__EXERCISE BRIEF__
Give back, exactly as it appears, the run of lines opening with the one containing "Line(inner_root, outer_root)" and closing with the one containing "for node in". Nothing outside that run should appear.

__DATA BLOCK__
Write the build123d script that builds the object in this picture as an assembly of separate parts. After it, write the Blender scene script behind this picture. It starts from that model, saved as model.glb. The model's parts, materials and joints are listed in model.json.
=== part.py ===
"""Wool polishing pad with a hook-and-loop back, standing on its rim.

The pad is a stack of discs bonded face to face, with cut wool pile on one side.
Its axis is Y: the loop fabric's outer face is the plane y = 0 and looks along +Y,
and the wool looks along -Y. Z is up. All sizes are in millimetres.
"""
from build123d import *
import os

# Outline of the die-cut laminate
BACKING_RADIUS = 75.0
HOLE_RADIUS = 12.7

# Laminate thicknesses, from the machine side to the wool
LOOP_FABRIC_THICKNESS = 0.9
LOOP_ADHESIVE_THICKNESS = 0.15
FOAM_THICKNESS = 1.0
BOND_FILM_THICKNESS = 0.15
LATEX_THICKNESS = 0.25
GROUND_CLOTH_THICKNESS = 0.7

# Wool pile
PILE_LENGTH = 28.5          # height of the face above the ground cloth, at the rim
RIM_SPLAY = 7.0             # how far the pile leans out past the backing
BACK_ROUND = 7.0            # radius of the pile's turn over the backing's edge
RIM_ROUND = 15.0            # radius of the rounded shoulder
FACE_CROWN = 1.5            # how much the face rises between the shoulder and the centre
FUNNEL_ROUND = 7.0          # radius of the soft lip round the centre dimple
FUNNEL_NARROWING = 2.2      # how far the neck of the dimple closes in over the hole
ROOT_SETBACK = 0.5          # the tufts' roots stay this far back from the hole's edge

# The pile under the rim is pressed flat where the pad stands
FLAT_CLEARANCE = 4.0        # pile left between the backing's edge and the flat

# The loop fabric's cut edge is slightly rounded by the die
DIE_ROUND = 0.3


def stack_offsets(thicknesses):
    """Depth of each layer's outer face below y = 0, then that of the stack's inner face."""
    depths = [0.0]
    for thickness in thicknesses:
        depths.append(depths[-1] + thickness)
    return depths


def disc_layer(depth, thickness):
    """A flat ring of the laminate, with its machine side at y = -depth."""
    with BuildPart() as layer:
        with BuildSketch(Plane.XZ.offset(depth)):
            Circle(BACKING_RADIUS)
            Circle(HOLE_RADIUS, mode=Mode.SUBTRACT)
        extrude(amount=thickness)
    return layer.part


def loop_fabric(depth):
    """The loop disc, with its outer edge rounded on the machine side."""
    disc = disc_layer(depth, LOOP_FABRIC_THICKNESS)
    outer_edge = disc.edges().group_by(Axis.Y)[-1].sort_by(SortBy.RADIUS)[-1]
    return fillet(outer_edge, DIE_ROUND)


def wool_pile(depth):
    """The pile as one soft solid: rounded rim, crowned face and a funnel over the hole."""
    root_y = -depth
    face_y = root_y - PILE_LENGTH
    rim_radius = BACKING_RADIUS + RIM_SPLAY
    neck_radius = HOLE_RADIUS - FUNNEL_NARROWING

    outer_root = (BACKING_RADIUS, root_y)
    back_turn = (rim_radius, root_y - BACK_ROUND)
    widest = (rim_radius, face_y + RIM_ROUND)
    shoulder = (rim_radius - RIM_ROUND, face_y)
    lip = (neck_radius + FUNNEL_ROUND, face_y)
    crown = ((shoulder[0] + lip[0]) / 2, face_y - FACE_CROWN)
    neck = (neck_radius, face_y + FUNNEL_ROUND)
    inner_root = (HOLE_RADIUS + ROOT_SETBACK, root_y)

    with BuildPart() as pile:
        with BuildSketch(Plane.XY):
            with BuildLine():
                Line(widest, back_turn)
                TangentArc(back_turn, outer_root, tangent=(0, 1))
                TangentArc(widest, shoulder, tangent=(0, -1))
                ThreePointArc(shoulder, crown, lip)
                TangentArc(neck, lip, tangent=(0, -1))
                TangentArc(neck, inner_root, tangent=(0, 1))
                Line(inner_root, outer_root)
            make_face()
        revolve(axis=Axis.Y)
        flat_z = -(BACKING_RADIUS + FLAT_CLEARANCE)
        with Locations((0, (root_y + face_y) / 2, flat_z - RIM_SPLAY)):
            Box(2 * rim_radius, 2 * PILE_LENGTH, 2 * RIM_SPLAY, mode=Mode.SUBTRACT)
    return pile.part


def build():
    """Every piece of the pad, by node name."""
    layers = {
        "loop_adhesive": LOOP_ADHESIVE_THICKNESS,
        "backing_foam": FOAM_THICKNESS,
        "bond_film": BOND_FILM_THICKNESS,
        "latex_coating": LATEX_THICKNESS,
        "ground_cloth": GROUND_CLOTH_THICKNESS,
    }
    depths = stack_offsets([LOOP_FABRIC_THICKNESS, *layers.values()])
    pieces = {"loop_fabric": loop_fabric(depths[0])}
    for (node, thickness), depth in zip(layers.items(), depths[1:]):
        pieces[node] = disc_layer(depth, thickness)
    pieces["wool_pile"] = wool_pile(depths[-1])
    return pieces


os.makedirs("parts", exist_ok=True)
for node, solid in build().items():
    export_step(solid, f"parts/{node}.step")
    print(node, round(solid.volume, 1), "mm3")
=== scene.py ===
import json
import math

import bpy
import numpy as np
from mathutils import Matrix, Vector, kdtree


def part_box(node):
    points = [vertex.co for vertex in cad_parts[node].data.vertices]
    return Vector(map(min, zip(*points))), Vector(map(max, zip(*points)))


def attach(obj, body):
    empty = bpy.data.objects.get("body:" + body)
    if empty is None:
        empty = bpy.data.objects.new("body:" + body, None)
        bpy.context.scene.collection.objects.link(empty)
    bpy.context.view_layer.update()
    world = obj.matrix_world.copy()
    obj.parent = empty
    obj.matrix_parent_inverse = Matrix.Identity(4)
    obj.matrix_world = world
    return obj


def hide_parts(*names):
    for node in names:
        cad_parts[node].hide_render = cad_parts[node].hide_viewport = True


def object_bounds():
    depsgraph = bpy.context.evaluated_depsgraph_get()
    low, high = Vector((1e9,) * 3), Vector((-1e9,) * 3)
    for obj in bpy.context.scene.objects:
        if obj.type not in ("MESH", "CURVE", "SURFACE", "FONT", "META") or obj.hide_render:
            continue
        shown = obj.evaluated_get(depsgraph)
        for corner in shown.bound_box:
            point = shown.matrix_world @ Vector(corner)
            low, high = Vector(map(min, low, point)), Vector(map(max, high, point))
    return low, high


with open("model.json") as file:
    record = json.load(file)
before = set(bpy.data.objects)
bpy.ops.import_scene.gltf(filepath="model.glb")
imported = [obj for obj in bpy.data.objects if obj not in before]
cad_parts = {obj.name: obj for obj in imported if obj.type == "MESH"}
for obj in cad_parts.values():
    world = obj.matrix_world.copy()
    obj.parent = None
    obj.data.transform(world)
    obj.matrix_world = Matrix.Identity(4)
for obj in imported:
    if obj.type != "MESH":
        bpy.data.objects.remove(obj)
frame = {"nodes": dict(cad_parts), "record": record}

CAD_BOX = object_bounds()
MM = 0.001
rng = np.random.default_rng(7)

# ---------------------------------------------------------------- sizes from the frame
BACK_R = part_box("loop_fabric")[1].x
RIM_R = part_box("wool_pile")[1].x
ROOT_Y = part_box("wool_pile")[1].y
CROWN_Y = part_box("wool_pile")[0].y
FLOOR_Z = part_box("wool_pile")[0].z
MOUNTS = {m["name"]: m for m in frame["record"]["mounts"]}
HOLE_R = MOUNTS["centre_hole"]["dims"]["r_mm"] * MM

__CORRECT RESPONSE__
                Line(inner_root, outer_root)
            make_face()
        revolve(axis=Axis.Y)
        flat_z = -(BACKING_RADIUS + FLAT_CLEARANCE)
        with Locations((0, (root_y + face_y) / 2, flat_z - RIM_SPLAY)):
            Box(2 * rim_radius, 2 * PILE_LENGTH, 2 * RIM_SPLAY, mode=Mode.SUBTRACT)
    return pile.part


def build():
    """Every piece of the pad, by node name."""
    layers = {
        "loop_adhesive": LOOP_ADHESIVE_THICKNESS,
        "backing_foam": FOAM_THICKNESS,
        "bond_film": BOND_FILM_THICKNESS,
        "latex_coating": LATEX_THICKNESS,
        "ground_cloth": GROUND_CLOTH_THICKNESS,
    }
    depths = stack_offsets([LOOP_FABRIC_THICKNESS, *layers.values()])
    pieces = {"loop_fabric": loop_fabric(depths[0])}
    for (node, thickness), depth in zip(layers.items(), depths[1:]):
        pieces[node] = disc_layer(depth, thickness)
    pieces["wool_pile"] = wool_pile(depths[-1])
    return pieces


os.makedirs("parts", exist_ok=True)
for node, solid in build().items():
    export_step(solid, f"parts/{node}.step")
    print(node, round(solid.volume, 1), "mm3")
=== scene.py ===
import json
import math

import bpy
import numpy as np
from mathutils import Matrix, Vector, kdtree


def part_box(node):
    points = [vertex.co for vertex in cad_parts[node].data.vertices]
    return Vector(map(min, zip(*points))), Vector(map(max, zip(*points)))


def attach(obj, body):
    empty = bpy.data.objects.get("body:" + body)
    if empty is None:
        empty = bpy.data.objects.new("body:" + body, None)
        bpy.context.scene.collection.objects.link(empty)
    bpy.context.view_layer.update()
    world = obj.matrix_world.copy()
    obj.parent = empty
    obj.matrix_parent_inverse = Matrix.Identity(4)
    obj.matrix_world = world
    return obj


def hide_parts(*names):
    for node in names:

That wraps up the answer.